Landscape painting is back. Start noticing landscapes in TV shows like Billions and Madame Secretary and on the walls of photogenic homes in design magazines like Architectural Digest. Or watch the evolution of landscape painting in an Emmy award winning PBS series “Landscapes Through Time.” The fine art gallery Questroyal in Manhattan takes out full-page color ads to sell original Hudson River School paintings and their newer brethren. The art world is re-discovering the power of nature to elevate the spirit, though the words romanticism and spirituality are seldom used in the commercial art community.
Looking fresh to the jaded contemporary eye, the aesthetics of restrained harmony feel new again. Landscape paintings, once adorning the walls of stately country homes, corporate board rooms, or rendered into inexpensive hotel room prints, offer immersion in natural beauty and escapist fantasy. Their comeback is now in tune with the current spirit of climate change and preserving the earth for future generations.
Now select schools around the world are teaching rigorous atelier techniques like cast drawing and glazing or layering paints. Stepping into the Florence Academy of Art in Italy or Grand Central Atelier in New York, one is carried back in time to a magical space where standards of rigorous high-gatekeeping are valued. Though focused on figure drawing rather than landscape, the atelier curriculum nonetheless teaches the technical skills needed to produce, for example, the astonishing backlit clouds of a J.M.W. Turner sky.
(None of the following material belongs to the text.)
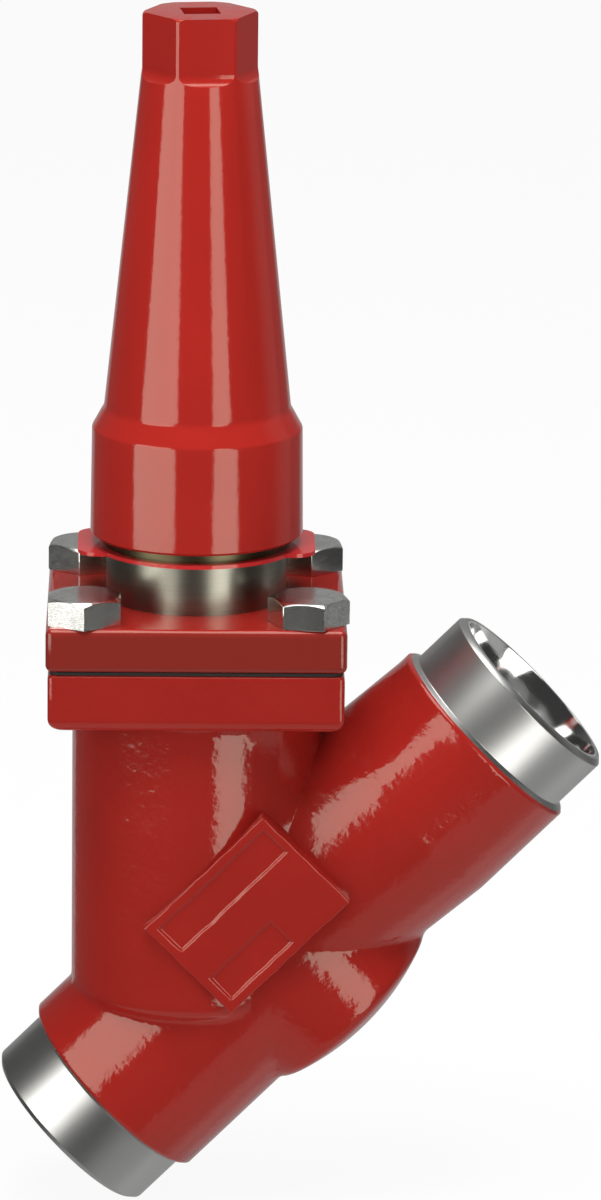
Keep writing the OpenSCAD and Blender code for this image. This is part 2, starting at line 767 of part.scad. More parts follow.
// Washer between the packing and its springs
module packing_top_washer() {
    color("silver") from_inlet()
        ring(packing_r - seat_gap, spindle_r + shaft_gap, rings_top_z, springs_z);
}

// Two disc springs, set edge to edge, that keep the packing loaded
module disc_springs() {
    inner = spindle_r + slip;
    outer = packing_r - slip;
    mid_z = (springs_z + springs_top_z) / 2;
    color("slategray") from_inlet() rotate_extrude() {
        polygon([[inner, springs_z], [outer, springs_z + disc_spring_cone],
            [outer, springs_z + disc_spring_cone + disc_spring_t], [inner, springs_z + disc_spring_t]]);
        polygon([[inner, springs_top_z], [outer, springs_top_z - disc_spring_cone],
            [outer, mid_z], [inner, springs_top_z - disc_spring_t]]);
    }
}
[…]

Hard to imagine that the drawing and painting skills needed to paint a Hudson River type landscape were almost lost. Picking up on where university art departments left off, the last twenty years have seen a huge growth in the atelier school movement in which the traditional realist painting skills that almost disappeared during the last century were kept alive by a tiny handful of artists working in obscurity and passing down their knowledge to a tiny group of students.
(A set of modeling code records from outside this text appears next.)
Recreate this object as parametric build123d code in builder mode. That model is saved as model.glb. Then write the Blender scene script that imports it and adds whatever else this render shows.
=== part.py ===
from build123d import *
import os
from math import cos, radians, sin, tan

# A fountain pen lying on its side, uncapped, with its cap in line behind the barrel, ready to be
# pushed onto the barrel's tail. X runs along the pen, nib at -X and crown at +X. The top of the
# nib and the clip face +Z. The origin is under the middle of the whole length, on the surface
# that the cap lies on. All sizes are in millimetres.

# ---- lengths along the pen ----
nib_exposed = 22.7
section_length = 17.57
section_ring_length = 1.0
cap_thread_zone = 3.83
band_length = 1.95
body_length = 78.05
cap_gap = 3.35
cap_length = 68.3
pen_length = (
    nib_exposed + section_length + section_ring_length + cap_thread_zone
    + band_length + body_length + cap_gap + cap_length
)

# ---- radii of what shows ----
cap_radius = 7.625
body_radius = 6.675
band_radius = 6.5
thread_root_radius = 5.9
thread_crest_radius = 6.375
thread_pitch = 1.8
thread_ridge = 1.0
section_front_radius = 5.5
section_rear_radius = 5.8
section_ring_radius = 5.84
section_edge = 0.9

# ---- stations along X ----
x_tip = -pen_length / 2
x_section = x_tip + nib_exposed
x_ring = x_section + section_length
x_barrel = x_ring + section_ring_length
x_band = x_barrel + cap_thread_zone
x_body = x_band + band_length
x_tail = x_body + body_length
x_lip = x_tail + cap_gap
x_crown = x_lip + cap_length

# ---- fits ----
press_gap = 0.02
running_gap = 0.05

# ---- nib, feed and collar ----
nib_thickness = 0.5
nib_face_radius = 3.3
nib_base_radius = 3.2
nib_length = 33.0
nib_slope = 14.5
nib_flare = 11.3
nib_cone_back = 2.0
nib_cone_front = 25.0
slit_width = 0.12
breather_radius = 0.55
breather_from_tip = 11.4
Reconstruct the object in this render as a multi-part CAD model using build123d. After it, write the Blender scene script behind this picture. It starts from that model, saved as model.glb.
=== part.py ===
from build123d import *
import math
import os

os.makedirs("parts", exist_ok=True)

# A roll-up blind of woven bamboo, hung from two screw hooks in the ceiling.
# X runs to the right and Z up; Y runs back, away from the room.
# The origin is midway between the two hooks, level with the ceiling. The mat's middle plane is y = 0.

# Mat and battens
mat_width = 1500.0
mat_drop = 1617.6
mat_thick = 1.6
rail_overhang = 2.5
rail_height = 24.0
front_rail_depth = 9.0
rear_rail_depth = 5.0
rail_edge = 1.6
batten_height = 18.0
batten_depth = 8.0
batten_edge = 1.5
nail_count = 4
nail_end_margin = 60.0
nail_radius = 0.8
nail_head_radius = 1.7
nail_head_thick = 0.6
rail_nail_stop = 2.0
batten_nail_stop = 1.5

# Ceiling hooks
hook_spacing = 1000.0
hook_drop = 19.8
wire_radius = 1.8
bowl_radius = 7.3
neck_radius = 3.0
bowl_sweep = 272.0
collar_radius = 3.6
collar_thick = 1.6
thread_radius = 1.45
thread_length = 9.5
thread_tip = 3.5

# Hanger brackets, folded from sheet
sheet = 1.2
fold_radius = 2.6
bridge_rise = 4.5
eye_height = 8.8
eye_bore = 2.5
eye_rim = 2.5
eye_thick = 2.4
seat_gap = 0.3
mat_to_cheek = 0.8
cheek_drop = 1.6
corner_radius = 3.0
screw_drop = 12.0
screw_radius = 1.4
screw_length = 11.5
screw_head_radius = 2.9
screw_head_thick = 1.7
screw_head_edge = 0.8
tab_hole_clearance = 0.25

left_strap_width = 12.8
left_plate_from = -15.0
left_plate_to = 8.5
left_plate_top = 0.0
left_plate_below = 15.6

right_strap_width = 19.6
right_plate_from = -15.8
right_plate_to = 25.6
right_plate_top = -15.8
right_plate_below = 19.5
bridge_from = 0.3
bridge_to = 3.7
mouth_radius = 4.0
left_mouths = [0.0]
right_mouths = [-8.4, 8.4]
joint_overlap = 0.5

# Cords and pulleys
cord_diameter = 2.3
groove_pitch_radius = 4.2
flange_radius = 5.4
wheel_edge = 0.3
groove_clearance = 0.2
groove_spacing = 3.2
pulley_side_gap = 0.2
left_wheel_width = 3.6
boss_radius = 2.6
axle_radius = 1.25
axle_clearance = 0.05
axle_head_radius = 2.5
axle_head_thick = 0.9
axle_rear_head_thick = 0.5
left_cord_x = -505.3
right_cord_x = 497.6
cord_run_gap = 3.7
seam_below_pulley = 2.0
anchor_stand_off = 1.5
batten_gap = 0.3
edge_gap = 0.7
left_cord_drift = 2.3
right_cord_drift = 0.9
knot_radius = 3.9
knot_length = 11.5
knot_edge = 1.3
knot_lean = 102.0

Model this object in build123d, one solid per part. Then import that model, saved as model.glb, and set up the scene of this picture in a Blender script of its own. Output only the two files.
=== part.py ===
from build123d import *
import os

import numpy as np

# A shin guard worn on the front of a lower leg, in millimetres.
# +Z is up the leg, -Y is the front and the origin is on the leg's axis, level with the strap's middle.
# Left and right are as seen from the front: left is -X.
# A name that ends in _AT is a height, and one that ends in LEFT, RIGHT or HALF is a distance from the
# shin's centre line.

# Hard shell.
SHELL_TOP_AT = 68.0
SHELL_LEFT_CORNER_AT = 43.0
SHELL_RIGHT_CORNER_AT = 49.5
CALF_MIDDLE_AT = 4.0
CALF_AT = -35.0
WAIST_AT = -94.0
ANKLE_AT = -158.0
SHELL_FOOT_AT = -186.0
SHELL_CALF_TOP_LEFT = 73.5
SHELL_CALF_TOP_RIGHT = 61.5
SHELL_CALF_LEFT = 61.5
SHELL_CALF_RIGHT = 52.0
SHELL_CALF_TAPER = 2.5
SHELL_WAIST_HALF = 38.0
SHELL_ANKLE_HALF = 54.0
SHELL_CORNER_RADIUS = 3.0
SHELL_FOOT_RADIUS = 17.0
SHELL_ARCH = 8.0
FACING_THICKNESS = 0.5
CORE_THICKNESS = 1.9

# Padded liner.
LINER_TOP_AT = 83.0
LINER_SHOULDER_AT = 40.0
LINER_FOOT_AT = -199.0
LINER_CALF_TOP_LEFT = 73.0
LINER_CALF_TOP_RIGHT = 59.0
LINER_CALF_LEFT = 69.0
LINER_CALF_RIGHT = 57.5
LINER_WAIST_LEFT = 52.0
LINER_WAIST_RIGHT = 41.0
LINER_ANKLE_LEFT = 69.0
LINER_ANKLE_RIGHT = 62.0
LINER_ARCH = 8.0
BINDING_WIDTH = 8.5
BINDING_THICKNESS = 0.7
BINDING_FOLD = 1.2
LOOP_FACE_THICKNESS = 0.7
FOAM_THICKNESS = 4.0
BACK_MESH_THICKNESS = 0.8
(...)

In America, knowledge of these “old master” techniques during the long reign of Modernism hung by a thread. Actually, two threads. One group descended from the 19th Century Académie Julian in Paris, passing through artist and teacher Ted Seth Jacobs (born 1927), and culminating in today’s Grand Central Atelier in New York, and its landscape-oriented Hudson River Fellowship. Another lineage passed through artist Richard Lack, who studied with R.H. Ives Gammell (1893-1981) in Boston. Gammell, in turn, had studied with William Paxton (1869-1904), whose teacher in Paris was Jean-Léon Gérôme (1824–1904).
More attuned to today’s environmentalism than to the 19th century age of “Manifest Destiny,” the excitement of these images is still fueled by the artist’s take on the power and beauty of nature. Consider Donald Jurney, who creates poetic landscapes, real and imagined, Tony Winters, who portrays contemporary rivers and watersheds, and Erik Koeppel, whose work often revisits the mountain scenes painted by the 19th Century masters.
The new crop of landscape art currently produced is not only ambitious and skilled, but its poetic artistry values the mountains and rivers that gave birth to America’s first home-grown art movement, the Hudson River School. Environmentalists and climate change activists might do no better than point to the scenery of landscape paintings as a reminder of what we once had. And what we stand to lose.